*What is being asked:* Quote exactly, and only, the lines of the material below from the line with "Model this object" through the line with "dog kennel run.".

*Data to use:*
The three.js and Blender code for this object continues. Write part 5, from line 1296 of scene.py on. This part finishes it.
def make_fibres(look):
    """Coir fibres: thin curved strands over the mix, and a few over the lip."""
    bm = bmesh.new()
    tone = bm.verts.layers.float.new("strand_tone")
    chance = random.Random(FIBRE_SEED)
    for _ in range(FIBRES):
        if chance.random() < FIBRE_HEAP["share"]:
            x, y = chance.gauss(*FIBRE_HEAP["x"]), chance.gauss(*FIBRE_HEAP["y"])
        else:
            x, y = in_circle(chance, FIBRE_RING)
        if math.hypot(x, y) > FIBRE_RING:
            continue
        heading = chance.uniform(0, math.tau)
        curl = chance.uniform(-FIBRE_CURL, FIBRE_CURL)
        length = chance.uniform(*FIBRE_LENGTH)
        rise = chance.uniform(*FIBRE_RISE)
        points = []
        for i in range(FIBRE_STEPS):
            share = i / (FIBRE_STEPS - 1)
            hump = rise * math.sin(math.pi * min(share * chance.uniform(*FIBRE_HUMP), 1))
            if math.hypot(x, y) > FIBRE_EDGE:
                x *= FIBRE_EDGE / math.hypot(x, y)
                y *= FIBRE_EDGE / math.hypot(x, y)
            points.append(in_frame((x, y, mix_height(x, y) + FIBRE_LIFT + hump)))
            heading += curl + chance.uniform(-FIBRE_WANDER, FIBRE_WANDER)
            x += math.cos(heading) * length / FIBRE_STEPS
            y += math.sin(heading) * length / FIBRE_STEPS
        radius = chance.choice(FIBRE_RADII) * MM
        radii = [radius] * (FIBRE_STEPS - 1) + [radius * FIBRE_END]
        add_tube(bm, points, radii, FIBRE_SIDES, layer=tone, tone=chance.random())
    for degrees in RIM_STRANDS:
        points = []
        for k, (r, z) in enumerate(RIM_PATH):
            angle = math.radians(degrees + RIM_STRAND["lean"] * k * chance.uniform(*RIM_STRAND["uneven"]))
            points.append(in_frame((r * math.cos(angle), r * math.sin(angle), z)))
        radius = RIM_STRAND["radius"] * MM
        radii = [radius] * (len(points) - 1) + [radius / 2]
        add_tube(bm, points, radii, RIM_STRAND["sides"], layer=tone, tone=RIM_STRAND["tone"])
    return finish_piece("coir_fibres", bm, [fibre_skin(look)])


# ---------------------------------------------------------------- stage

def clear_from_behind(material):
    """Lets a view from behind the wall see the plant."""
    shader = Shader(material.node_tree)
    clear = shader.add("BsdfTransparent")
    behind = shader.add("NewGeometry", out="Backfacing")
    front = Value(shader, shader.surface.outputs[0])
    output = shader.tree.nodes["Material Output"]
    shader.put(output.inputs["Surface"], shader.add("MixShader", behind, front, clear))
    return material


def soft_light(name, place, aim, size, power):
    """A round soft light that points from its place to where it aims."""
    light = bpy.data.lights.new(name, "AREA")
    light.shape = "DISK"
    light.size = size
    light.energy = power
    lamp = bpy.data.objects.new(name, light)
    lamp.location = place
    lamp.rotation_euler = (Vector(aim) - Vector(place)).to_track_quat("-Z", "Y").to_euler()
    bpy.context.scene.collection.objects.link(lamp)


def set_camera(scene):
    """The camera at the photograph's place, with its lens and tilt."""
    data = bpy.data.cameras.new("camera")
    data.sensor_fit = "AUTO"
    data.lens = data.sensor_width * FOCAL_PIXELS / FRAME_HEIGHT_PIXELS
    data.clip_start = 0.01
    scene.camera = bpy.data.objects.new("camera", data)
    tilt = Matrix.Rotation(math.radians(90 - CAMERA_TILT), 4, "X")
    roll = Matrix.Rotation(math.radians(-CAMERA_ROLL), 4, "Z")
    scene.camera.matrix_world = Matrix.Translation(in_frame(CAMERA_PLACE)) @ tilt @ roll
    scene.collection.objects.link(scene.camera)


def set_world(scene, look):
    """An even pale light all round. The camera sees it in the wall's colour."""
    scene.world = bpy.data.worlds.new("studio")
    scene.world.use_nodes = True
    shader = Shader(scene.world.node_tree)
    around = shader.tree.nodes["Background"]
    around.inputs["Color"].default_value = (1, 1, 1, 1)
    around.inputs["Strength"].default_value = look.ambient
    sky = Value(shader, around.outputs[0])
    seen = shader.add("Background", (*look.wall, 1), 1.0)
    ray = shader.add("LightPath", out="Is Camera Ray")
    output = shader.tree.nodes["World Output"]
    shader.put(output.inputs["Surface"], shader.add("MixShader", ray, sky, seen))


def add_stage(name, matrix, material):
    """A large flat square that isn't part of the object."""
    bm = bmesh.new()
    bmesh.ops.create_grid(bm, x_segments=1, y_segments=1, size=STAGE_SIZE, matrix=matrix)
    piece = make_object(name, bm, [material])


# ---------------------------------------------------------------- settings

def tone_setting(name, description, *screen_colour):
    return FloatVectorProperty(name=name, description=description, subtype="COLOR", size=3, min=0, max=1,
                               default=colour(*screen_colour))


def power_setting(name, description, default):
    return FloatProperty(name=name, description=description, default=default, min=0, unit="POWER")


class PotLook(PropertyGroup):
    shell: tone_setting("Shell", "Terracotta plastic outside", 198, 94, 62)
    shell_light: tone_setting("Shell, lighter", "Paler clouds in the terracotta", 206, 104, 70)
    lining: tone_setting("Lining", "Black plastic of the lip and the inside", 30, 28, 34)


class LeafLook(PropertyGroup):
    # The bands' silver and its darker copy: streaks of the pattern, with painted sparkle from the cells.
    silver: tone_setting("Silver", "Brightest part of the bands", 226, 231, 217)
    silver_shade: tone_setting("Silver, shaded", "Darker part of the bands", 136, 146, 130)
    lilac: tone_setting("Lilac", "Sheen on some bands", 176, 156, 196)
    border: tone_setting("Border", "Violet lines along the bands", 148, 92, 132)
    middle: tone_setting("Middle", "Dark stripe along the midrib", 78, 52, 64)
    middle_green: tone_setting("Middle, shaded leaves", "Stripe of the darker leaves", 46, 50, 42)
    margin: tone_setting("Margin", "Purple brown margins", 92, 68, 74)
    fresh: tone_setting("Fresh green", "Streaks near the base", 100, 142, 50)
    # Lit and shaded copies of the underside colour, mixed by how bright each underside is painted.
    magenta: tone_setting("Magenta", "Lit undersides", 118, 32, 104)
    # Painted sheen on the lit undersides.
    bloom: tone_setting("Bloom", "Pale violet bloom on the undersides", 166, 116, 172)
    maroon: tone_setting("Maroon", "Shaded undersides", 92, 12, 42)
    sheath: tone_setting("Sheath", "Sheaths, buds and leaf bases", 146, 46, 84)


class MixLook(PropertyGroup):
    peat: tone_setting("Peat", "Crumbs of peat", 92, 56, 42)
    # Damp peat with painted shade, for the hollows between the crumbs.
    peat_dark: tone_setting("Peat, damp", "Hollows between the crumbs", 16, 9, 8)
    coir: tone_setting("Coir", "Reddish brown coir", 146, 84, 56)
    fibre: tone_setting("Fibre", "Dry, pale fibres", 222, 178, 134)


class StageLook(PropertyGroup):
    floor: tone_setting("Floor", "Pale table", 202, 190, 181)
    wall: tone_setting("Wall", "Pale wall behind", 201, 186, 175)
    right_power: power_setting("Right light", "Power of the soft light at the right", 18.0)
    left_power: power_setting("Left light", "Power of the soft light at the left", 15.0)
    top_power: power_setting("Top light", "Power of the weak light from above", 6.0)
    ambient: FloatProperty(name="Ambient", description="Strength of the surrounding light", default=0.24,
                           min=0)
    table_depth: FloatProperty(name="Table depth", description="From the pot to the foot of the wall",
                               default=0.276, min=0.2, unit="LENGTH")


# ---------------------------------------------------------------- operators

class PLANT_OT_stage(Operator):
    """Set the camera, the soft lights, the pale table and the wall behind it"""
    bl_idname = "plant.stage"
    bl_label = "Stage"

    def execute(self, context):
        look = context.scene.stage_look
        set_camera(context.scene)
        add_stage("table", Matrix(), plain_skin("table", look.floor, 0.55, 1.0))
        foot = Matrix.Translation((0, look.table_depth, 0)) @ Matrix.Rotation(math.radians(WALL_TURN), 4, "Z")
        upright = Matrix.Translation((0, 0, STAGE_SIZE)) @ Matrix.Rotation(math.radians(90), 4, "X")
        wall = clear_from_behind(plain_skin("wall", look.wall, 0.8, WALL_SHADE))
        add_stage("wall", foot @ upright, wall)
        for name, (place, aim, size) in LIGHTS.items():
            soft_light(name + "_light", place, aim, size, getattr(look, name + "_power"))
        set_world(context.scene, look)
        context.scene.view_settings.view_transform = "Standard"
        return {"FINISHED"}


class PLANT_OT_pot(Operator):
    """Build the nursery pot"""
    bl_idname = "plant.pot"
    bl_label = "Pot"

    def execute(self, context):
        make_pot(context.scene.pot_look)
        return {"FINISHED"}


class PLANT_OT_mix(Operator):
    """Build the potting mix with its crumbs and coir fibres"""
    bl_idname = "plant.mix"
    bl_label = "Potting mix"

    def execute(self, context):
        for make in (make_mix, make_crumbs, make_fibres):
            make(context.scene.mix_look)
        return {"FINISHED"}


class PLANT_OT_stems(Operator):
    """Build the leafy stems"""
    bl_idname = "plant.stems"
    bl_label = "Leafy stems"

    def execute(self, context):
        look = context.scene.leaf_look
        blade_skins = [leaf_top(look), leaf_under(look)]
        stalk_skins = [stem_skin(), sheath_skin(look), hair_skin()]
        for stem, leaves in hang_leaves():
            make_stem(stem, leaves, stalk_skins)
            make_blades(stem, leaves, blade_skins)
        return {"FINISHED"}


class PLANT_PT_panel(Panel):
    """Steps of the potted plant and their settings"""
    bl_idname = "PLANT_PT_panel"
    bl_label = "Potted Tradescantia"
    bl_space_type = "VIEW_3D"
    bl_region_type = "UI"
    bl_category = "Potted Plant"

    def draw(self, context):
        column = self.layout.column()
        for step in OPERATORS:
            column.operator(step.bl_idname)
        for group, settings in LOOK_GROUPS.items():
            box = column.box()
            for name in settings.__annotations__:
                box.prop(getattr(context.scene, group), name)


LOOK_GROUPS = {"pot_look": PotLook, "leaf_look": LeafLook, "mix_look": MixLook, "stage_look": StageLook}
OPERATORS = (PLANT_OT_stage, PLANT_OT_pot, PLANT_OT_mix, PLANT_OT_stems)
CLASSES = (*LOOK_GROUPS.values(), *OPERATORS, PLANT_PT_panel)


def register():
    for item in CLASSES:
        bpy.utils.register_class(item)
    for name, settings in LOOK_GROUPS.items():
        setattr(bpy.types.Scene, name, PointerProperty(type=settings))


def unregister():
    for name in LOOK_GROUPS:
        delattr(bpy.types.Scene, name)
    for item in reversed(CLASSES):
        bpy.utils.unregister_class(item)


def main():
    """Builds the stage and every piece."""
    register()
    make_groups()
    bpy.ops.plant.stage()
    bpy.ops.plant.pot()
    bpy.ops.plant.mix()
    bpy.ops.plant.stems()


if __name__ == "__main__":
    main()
==
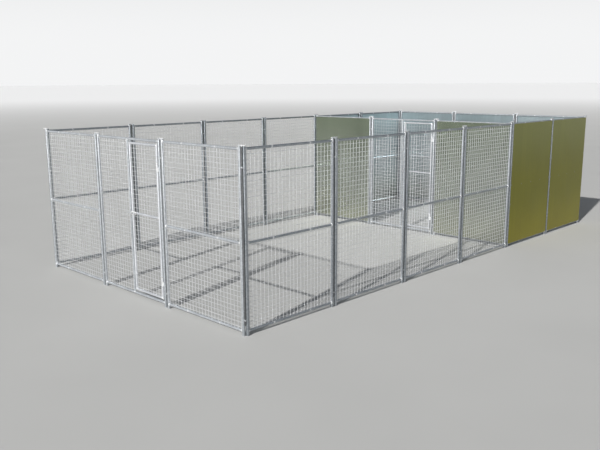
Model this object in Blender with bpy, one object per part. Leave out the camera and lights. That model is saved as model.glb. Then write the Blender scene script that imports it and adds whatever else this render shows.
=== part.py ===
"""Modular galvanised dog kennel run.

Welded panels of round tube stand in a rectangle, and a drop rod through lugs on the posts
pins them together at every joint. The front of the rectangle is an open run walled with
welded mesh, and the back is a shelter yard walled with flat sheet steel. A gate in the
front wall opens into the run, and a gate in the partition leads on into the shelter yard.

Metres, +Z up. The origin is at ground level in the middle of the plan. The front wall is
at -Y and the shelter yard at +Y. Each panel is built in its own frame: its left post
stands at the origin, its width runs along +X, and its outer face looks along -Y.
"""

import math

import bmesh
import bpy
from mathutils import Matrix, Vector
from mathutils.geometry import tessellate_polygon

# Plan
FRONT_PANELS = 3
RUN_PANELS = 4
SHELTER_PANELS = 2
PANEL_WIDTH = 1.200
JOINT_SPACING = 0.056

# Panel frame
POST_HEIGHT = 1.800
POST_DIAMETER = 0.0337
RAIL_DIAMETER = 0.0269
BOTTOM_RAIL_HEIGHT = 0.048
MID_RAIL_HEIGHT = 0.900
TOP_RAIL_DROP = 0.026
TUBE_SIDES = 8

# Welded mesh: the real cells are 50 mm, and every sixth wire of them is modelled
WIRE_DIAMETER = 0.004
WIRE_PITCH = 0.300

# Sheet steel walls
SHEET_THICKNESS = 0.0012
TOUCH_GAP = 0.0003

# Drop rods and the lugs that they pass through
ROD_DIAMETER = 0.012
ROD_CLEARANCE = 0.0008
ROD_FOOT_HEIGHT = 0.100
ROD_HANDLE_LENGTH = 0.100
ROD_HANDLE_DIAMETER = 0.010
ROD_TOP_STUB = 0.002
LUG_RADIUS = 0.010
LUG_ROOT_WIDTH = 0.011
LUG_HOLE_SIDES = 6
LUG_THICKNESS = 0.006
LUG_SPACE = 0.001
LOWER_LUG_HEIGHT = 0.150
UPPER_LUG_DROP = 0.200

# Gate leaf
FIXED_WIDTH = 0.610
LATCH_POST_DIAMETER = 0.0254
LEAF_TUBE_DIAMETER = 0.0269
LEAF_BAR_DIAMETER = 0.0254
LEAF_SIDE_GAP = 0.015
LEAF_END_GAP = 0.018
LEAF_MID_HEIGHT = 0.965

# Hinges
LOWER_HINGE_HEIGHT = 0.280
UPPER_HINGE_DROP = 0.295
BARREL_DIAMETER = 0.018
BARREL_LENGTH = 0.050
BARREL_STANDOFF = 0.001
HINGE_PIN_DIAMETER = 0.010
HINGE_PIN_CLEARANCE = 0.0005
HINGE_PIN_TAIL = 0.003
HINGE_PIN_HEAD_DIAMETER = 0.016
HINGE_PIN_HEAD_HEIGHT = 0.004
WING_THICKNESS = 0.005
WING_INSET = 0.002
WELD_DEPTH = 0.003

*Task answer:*
Model this object in Blender with bpy, one object per part. Leave out the camera and lights. That model is saved as model.glb. Then write the Blender scene script that imports it and adds whatever else this render shows.
=== part.py ===
"""Modular galvanised dog kennel run.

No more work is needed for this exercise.